Al comienzo de la Odisea se narra otra escena singular. Los dioses están acongojados porque Odiseo no puede volver a su tierra después de diez años vagando por los mares. Los olímpicos se reúnen en la morada de Zeus para pedirle que permita volver al rey de Ítaca a su tierra, y para decidir entre todos la manera de ayudarlo. Atenea lleva la voz cantante: “¿Es que no te era grato Odiseo cuando en Troya te rendía sacrificios junto a las naves aqueas? ¿Por qué ahora le tienes tanto rencor?”. Pero la deliberación y el consenso no eran solo cosa de reyes y dioses. Las asambleas se celebraban también incluso en tiempos de los tiranos, como se ve en una obra como el Edipo rey. Ya se sabe, Edipo no era un rey sino un tirano que había llegado al poder después de haber asesinado a su padre y casado con su madre, es verdad, sin saberlo. Edipo gobierna a Tebas con ayuda de un consejo de ancianos aunque, también es verdad, finalmente se hace su voluntad. En un par de conocidos versos los ancianos le recuerdan lo prudente que es escuchar “los consejos de los que tienen más experiencia”. Finalmente, lo sabemos, su tragedia se precipita precisamente por no saber escuchar a nadie.

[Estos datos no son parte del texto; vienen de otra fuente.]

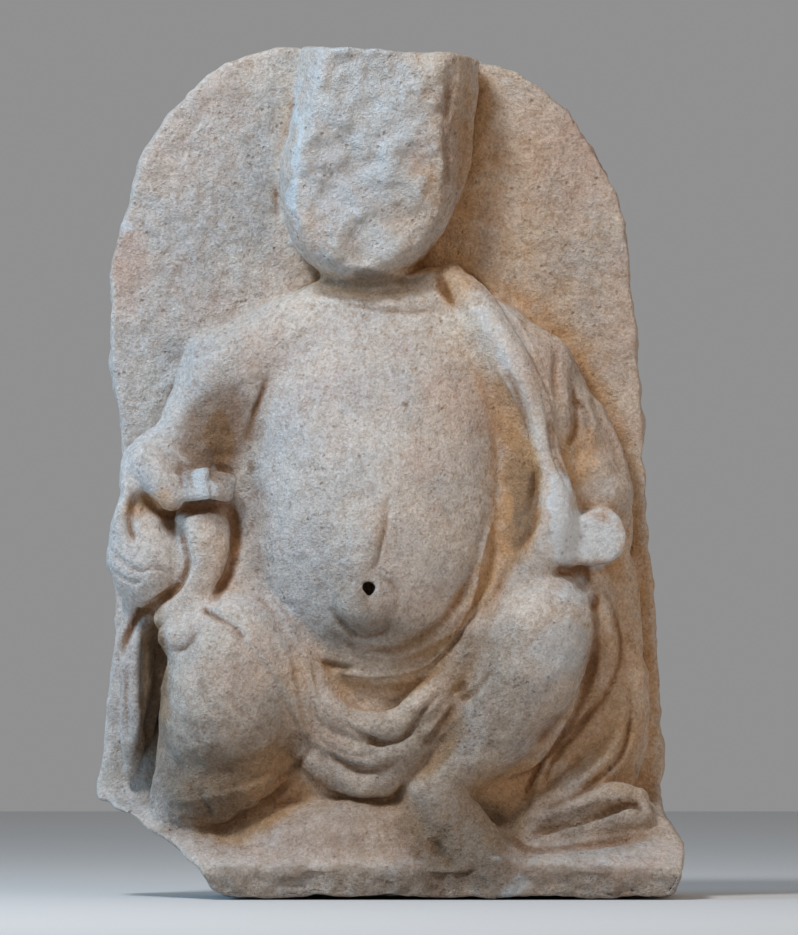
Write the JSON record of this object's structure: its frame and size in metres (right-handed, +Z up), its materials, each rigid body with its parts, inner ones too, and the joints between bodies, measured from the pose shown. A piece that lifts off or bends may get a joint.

No debe extrañarnos, pues, que la Asamblea llegara a ser una de las instituciones más importantes de la democracia ateniense. Parece que el primer consejo fue creado por Solón a comienzos del siglo vi a.C. Lo llamaron Bulé, y no es casual que el término tenga la misma raíz de nuestra palabra castellana “voluntad”, pues allí se decidía la voluntad de los ciudadanos, la voluntad popular de que hablaron después Rousseau y Bolívar. Aunque la palabra castellana proviene del latín voluntas, ambas, la griega y la latina, derivan de una misma raíz indoeuropea y comparten un mismo significado.
Pero volvamos a la vieja Atenas. La Bulé estaba formada por cuatrocientos miembros y se reunía en el Areópago, que es una roca inmensa situada frente a la Acrópolis. Los ciudadanos se sentaban en la roca y el orador se paraba en frente a pronunciar su discurso. Aunque no sabemos exactamente la materia que trataba, suponemos que deliberaba sobre asuntos propios del gobierno de la polis: la paz y la guerra, los tratados, las fiestas religiosas o la elección de los magistrados y de los generales del ejército, los llamados strategoi; pero su función fundamental era recoger las propuestas de ley que podía hacer cualquier ciudadano. Fue Clístenes, casi un siglo después, quien dio a la Bulé una forma más adecuada a la democracia. La llevó a quinientos miembros elegidos anualmente por sorteo entre todos los ciudadanos y le hizo construir una nueva sede, el Buleuterion, a un lado del ágora, el mercado. Los cimientos de lo que fue el Buleuterion, con sus gradas para que se sentaran los asambleístas y su espacio en el centro para los oradores, pueden contemplarse todavía hoy.
Pero Clístenes comprendió también la necesidad de un organismo capaz de hacer contrapeso político a la Bulé. Entonces fundó la Ekklesía, la Asamblea popular, compuesta por todos los ciudadanos libres atenienses. La Ekklesía se reunía en el monte Pnyx, una pequeña colina situada en frente de la Acrópolis, al comienzo una vez por mes, pero llegó a reunirse hasta cuatro veces al mes. Allí se discutían las propuestas de ley y se votaba a mano alzada. La agenda de la Ekklesía estaba fijada por la Bulé. Entre otras cosas, la Ekklesía debía aprobar (o no) las propuestas de ley hechas por la Bulé, pero también limitaba sus posibles excesos, y sobre todo castigaba los casos de corrupción que surgían de tanto en tanto. Todo esto lo explica muy bien Aristóteles en la Constitución de los atenienses.
A veces conviene meditar acerca de lo que puede haber tras algunos lugares comunes. Cuando decimos que los antiguos griegos inventaron la democracia, tal vez no estemos hablando simplemente de la invención del voto y de las elecciones, sino más bien de la institución y la observancia de espacios públicos consagrados a la discusión y al respeto por la palabra, a la toma de las grandes decisiones colectivas, a la búsqueda de un futuro común. En otras palabras, al diálogo respetuoso entre los ciudadanos.